His members report “a real concern” about how Donald Trump’s supporters will react to his upcoming legal trials, he says.

Referring to the potentially fraught run-up to the November 2024 presidential election, he says: “I don’t think we wait 14 months; I think we’re starting to palpably feel it now. There’s a rumbling now.”

Rather than just fretting about extremism, some CEOs have concluded that they should be the ones to bring discourse back towards the centre — or at least what they define as the centre.

Taylor’s organisation is launching a “workforce civility” initiative, framing political differences as a diversity issue. At the state level, groups like Idaho Leaders United are doing something similar, rallying business and civic leaders to reject bigotry and political violence.
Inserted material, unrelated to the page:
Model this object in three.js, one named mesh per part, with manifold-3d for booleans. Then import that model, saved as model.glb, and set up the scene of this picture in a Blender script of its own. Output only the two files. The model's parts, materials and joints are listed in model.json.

Business can’t thrive without safe, inclusive communities that talented people want to move to, explains Tommy Ahlquist, CEO of a property developer and one of the Idaho group’s founders. Having watched local leaders be attacked online and, in one case, face “mobs” outside their house, he says: “Today’s world is forcing more people to say if I don’t stand for something then I don’t stand for anything.”

Ahlquist, a Republican who ran for governor in 2018, once thought a CEO could tackle such problems by entering politics. But he realised, he says, it was “a different world”.

It is not “wokeism” for business leaders to insert themselves into politics from their day jobs instead, Liveris maintains.

“You’ve got to help the pendulum find the centre,” he says. “That’s the business role.”

The notion of “corporate political responsibility” already concerns people of diverse political persuasions who distrust corporate power and ask why unelected executives should influence the electoral process. There is every reason to expect that even a push for more consensual debate will face opposition just because it comes from CEOs. Whether workplace civility initiatives will reverse America’s long trend towards polarisation is also an open question.

But US business leaders seem increasingly convinced that they must try something, and increasingly concerned. US elections tend to “turn up the heat”, Ahlquist notes.

“I think our more challenging times are ahead,” he says.